INSTRUCTION: Copy all of the material below exactly.

GIVEN INFORMATION:
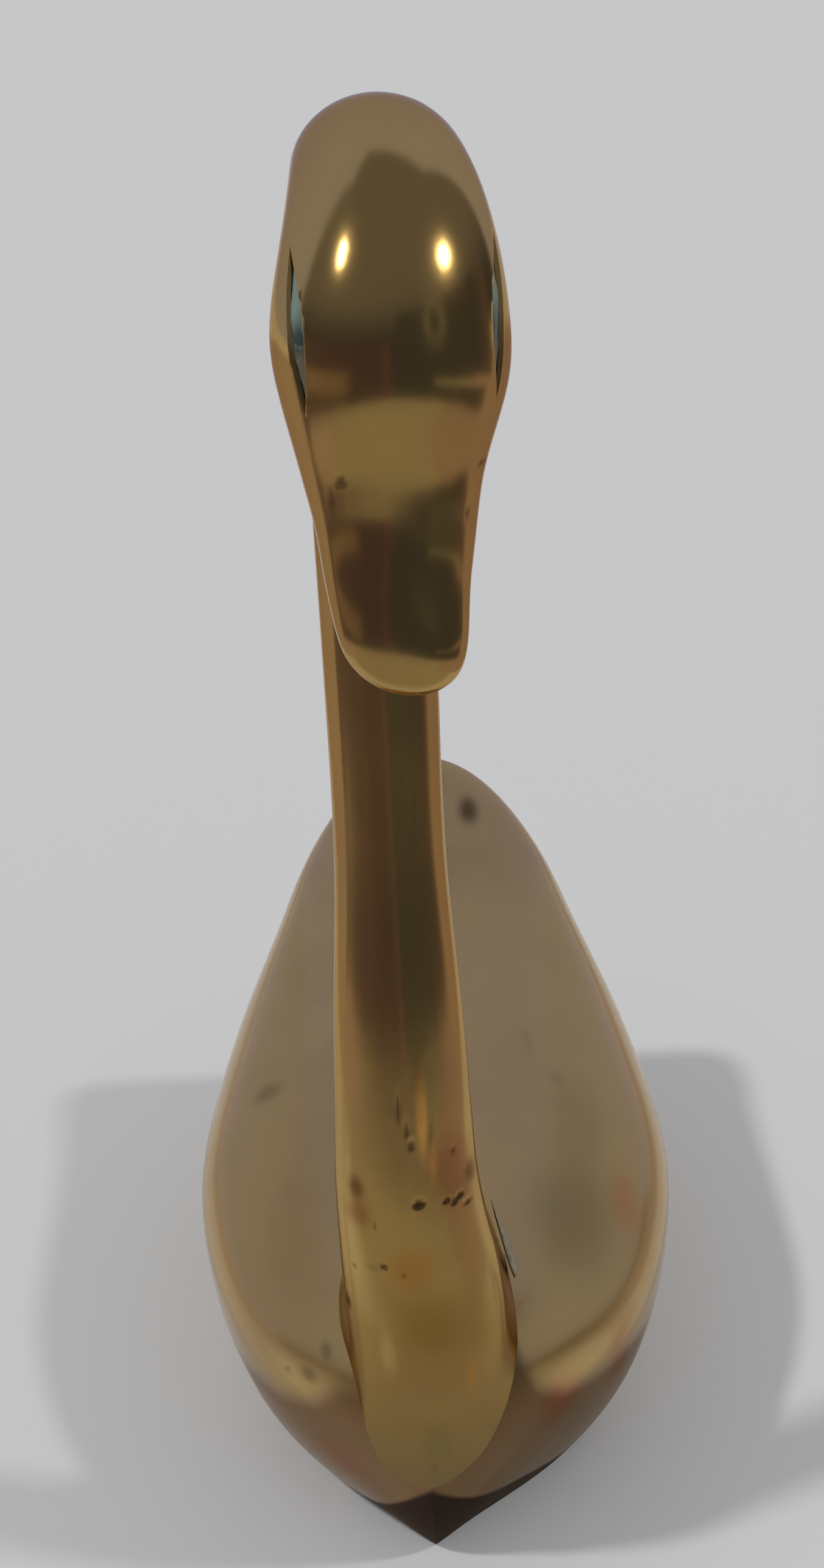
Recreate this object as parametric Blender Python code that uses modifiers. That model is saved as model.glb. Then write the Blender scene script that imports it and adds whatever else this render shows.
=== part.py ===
"""Brass swan figurine with a bowed head, about 123 mm tall.

The swan faces -Y and stands on Z = 0. Both castings are lofts through a few named stations: the body
along Y from the breast to the tail, and the neck along its own centre line, from the toe on the
breast up over the crook and down to the tip of the bill. Lengths in the stations are millimetres,
with Y measured back from the point where the bow meets the ground.
"""

import math
from typing import NamedTuple

import bmesh
import bpy
import numpy as np
from mathutils import Matrix, Vector

MM = 0.001

# Overall sizes of the two castings
BODY_WIDTH = 46.6
BODY_REAR = 72.4
TAIL_HEIGHT = 44.0
BREAST_FRONT = -1.7
BILL_TIP_HEIGHT = 87.0
BREAST_TOP = 25.2

# Walls, fits and the joint between the castings
WALL = 2.6
BREAST_WALL = 3.0
CLEARANCE = 0.3
CAVITY_REAR = 57.0
SEAT_TOP = 40.0
SPIGOT_RADIUS = 2.5
SPIGOT_HEIGHT = 15.0
SPIGOT_END = 1.0
SOLDER_WIDTH = 1.9
SOLDER_THICKNESS = 1.6
SOLDER_LIP = 0.6
SOLDER_EDGE = 0.4

# Sideways set of the hand-finished castings: the tip of the bow and the neck stand a little to
# one side, the head is turned about the neck, and the bill sits aside and hangs lower on its left
BOW_SET = -1.1
BOW_SET_REACH = 14.0
BOW_SET_TOP = 24.0
NECK_LEAN = -2.0
LEAN_BOTTOM = 18.0
LEAN_TOP = 40.0
HEAD_TURN = 9.0
TURN_BOTTOM = 70.0
TURN_TOP = 100.0
BILL_SET = -0.45
BILL_SET_BOTTOM = (88.0, 95.0)
BILL_SET_TOP = (99.0, 107.0)
BILL_SLANT = 0.26
BILL_SLANT_REACH = (BILL_TIP_HEIGHT, 101.0)
BILL_MIDDLE = 0.6
BILL_BACK = 6.0

# Almond eyes, set in pockets whose floors toe in towards the bill
EYE_HEIGHT = 110.2
EYE_FORWARD = 1.5
EYE_TOE_IN = 16.0
EYE_LENGTH = 10.6
EYE_WIDTH = 5.4
EYE_POCKET_DEPTH = 2.3
SETTING_THICKNESS = 0.6
INLAY_RIM = 0.4
INLAY_DOME = 0.6
DOME_STEPS = (1.0, 0.82, 0.6, 0.35, 0.0)

# Facets of the lofts
BODY_RINGS = 38
CORE_RINGS = 16
NECK_RINGS = 64
AROUND_BODY = 40
AROUND_CORE = 28
AROUND_NECK = 24
AROUND_SPIGOT = 24
AROUND_EYE_ARC = 9
SHARP_ANGLE = 40.0


class BodyStation(NamedTuple):
    """One cross-section of the body, square to Y."""

    along: float
    half_width: float
    top: float
    bottom: float
    widest_at: float
    keel: float


class NeckStation(NamedTuple):
    """One cross-section of the neck and head, square to its centre line."""

    along: float
    height: float
    half_width: float
    half_depth: float
    squareness: float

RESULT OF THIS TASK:
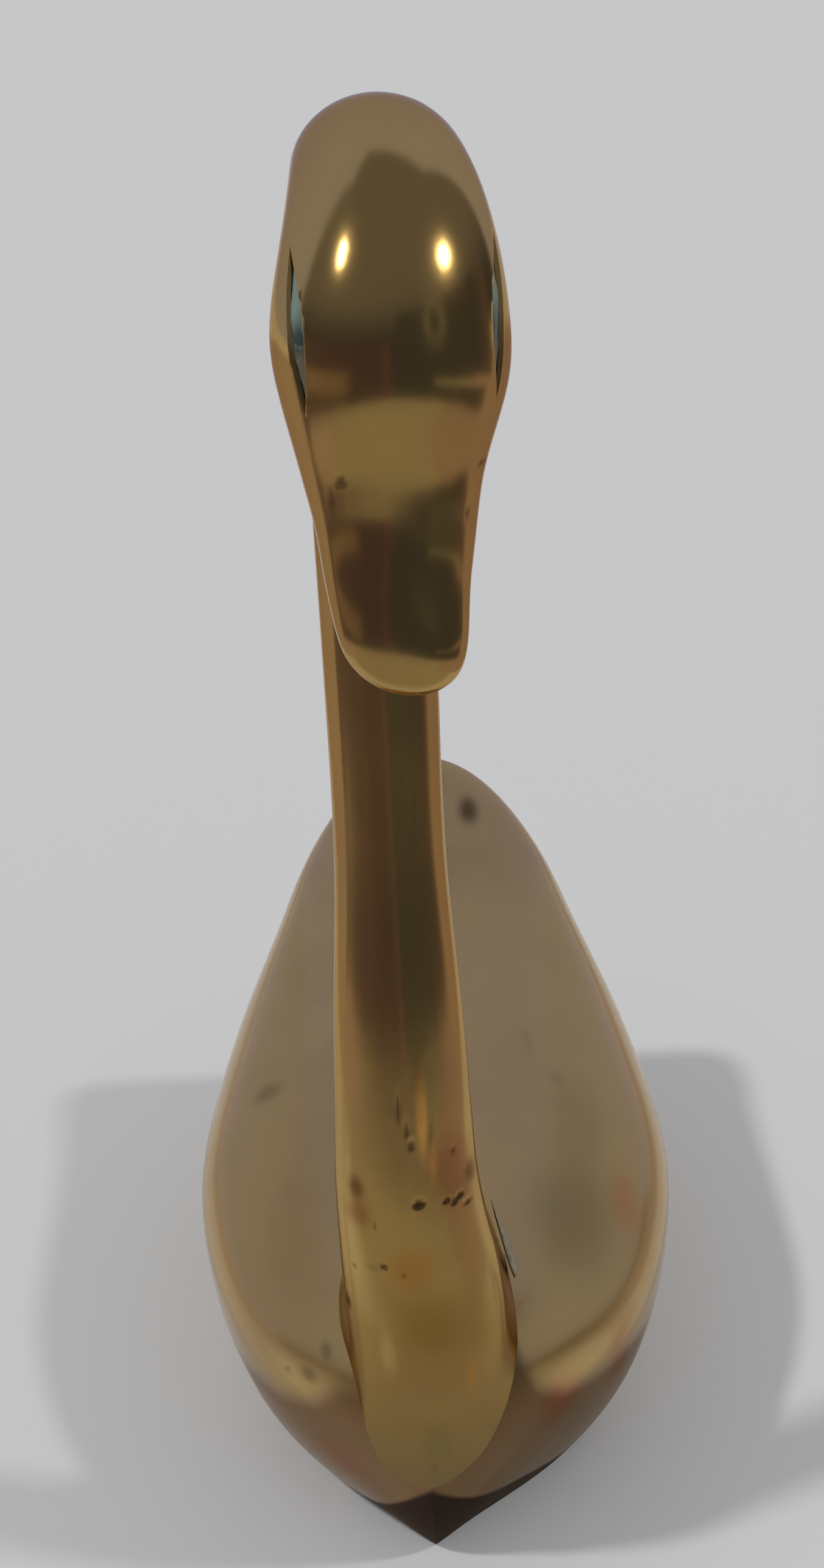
Recreate this object as parametric Blender Python code that uses modifiers. That model is saved as model.glb. Then write the Blender scene script that imports it and adds whatever else this render shows.
=== part.py ===
"""Brass swan figurine with a bowed head, about 123 mm tall.

The swan faces -Y and stands on Z = 0. Both castings are lofts through a few named stations: the body
along Y from the breast to the tail, and the neck along its own centre line, from the toe on the
breast up over the crook and down to the tip of the bill. Lengths in the stations are millimetres,
with Y measured back from the point where the bow meets the ground.
"""

import math
from typing import NamedTuple

import bmesh
import bpy
import numpy as np
from mathutils import Matrix, Vector

MM = 0.001

# Overall sizes of the two castings
BODY_WIDTH = 46.6
BODY_REAR = 72.4
TAIL_HEIGHT = 44.0
BREAST_FRONT = -1.7
BILL_TIP_HEIGHT = 87.0
BREAST_TOP = 25.2

# Walls, fits and the joint between the castings
WALL = 2.6
BREAST_WALL = 3.0
CLEARANCE = 0.3
CAVITY_REAR = 57.0
SEAT_TOP = 40.0
SPIGOT_RADIUS = 2.5
SPIGOT_HEIGHT = 15.0
SPIGOT_END = 1.0
SOLDER_WIDTH = 1.9
SOLDER_THICKNESS = 1.6
SOLDER_LIP = 0.6
SOLDER_EDGE = 0.4

# Sideways set of the hand-finished castings: the tip of the bow and the neck stand a little to
# one side, the head is turned about the neck, and the bill sits aside and hangs lower on its left
BOW_SET = -1.1
BOW_SET_REACH = 14.0
BOW_SET_TOP = 24.0
NECK_LEAN = -2.0
LEAN_BOTTOM = 18.0
LEAN_TOP = 40.0
HEAD_TURN = 9.0
TURN_BOTTOM = 70.0
TURN_TOP = 100.0
BILL_SET = -0.45
BILL_SET_BOTTOM = (88.0, 95.0)
BILL_SET_TOP = (99.0, 107.0)
BILL_SLANT = 0.26
BILL_SLANT_REACH = (BILL_TIP_HEIGHT, 101.0)
BILL_MIDDLE = 0.6
BILL_BACK = 6.0

# Almond eyes, set in pockets whose floors toe in towards the bill
EYE_HEIGHT = 110.2
EYE_FORWARD = 1.5
EYE_TOE_IN = 16.0
EYE_LENGTH = 10.6
EYE_WIDTH = 5.4
EYE_POCKET_DEPTH = 2.3
SETTING_THICKNESS = 0.6
INLAY_RIM = 0.4
INLAY_DOME = 0.6
DOME_STEPS = (1.0, 0.82, 0.6, 0.35, 0.0)

# Facets of the lofts
BODY_RINGS = 38
CORE_RINGS = 16
NECK_RINGS = 64
AROUND_BODY = 40
AROUND_CORE = 28
AROUND_NECK = 24
AROUND_SPIGOT = 24
AROUND_EYE_ARC = 9
SHARP_ANGLE = 40.0


class BodyStation(NamedTuple):
    """One cross-section of the body, square to Y."""

    along: float
    half_width: float
    top: float
    bottom: float
    widest_at: float
    keel: float


class NeckStation(NamedTuple):
    """One cross-section of the neck and head, square to its centre line."""

    along: float
    height: float
    half_width: float
    half_depth: float
    squareness: float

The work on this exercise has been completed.